Relative Momentum Index
Type
Oscillator
Short introduction
The Relative Momentum Index was published in 1993 by Roger Altman, who worked on the optimization of the RSI and introduced a new parameter in the RSI calculation. Altman's starting point was the observation that the cause of timing problems with indicators is often to be seen in the fact that the observation period is insufficiently correlated with the price swing.
Formula/calculation
The RMI is calculated in the same way as the RSI. Altman increases the number of periods of the momentum under consideration from one in the RSI to a value of around five.
u = Max(Ct -Ct-m , 0 )
d = Max( - (Ct -Ct-m) , 0 )
U = ((n-1) *Ut-1+u) / n
D = ((n-1) *Dt-1+d) / n
RMI = 100 * U / ( U + D)
where:
U = average of the upward closing price moments of the last n days
D = average of the downward closing price moments of the last n days
m = period number for the momentum
Statement/Interpretation
The following literature is recommended for the statement and interpretation of the Relative Momentum Index:
- Altman, Roger: Relative Momentum Index, Technical Analysis of Stocks & Commodities, 2/1993
- Florek, Erich: New Trading Dimensions, FinanzBuch Verlag, 2000
- Müller, Thomas and Lindner, Wolfgang: The big book of technical indicators, TM Börsenverlag
Default setting
- n = 20
- m = 5
Basic trading systems
- Relative Momentum Index
In the basic trading system "Relative Momentum Index (RMI)" the default setting for the period is 20 days and for the Mom period 5 days.

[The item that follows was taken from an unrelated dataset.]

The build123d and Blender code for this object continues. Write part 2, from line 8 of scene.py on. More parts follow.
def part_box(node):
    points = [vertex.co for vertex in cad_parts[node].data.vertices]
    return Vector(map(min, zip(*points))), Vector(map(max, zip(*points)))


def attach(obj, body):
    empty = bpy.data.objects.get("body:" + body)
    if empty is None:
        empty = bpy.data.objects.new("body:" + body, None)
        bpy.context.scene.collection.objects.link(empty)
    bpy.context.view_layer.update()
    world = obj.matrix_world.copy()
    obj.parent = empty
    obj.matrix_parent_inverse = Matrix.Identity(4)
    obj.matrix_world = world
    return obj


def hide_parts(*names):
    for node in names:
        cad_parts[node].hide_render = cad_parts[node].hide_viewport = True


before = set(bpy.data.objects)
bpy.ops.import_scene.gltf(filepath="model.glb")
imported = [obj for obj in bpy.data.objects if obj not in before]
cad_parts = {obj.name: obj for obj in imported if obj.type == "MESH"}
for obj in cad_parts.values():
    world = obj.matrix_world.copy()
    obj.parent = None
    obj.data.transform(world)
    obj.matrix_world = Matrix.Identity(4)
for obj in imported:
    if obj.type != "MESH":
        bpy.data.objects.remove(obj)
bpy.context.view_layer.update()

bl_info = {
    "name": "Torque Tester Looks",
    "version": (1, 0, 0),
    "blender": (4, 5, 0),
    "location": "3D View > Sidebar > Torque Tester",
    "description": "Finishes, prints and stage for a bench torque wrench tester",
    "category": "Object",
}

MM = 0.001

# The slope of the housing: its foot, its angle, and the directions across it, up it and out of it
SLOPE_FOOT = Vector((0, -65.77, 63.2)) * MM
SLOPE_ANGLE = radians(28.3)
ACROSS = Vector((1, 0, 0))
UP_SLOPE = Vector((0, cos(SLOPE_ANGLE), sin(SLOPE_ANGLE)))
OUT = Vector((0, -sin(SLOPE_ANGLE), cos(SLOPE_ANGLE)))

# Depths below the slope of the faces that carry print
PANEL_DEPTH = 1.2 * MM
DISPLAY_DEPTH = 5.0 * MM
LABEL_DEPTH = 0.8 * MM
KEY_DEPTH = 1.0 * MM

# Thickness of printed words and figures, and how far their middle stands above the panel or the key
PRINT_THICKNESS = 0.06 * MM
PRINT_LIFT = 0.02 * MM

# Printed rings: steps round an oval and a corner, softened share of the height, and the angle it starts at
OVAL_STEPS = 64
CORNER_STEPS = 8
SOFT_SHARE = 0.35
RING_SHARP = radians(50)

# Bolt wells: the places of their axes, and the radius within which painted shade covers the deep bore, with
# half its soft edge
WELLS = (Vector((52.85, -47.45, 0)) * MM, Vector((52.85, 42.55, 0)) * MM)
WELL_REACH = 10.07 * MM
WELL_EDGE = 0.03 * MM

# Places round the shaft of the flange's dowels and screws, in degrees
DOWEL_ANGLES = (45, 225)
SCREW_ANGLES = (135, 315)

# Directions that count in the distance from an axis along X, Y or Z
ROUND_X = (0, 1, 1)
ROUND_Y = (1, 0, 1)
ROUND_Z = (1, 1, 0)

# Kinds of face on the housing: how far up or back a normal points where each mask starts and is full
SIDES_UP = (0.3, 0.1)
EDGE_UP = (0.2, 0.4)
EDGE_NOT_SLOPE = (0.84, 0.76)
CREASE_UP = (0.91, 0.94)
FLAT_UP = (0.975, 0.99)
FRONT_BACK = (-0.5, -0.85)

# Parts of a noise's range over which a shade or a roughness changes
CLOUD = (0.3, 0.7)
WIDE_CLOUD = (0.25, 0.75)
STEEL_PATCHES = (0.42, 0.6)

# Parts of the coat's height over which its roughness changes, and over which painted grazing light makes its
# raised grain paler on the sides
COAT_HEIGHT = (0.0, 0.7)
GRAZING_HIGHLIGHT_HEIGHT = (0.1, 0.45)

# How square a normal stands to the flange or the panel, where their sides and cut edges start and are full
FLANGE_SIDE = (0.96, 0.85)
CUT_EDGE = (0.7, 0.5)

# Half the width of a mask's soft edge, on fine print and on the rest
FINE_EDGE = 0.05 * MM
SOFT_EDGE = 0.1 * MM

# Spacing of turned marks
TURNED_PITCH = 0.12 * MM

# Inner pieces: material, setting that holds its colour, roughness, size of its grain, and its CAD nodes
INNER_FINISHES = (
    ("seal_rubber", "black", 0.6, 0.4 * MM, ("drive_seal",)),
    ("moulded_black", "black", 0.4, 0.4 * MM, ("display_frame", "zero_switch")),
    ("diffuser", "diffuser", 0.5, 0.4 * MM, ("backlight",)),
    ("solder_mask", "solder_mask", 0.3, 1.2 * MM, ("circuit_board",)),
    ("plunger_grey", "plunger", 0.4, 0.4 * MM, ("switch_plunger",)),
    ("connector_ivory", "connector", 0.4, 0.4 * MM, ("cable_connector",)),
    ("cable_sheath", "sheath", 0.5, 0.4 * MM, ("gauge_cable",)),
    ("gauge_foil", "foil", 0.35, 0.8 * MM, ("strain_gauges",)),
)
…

It provides buy signals when the indicator breaks through the line drawn at +30 from bottom to top. These are closed out when the indicator crosses this line again from above. The base trading system, on the other hand, provides sell signals when the indicator breaks through the line at +70 from top to bottom. These are closed out when the indicator crosses this line again from below.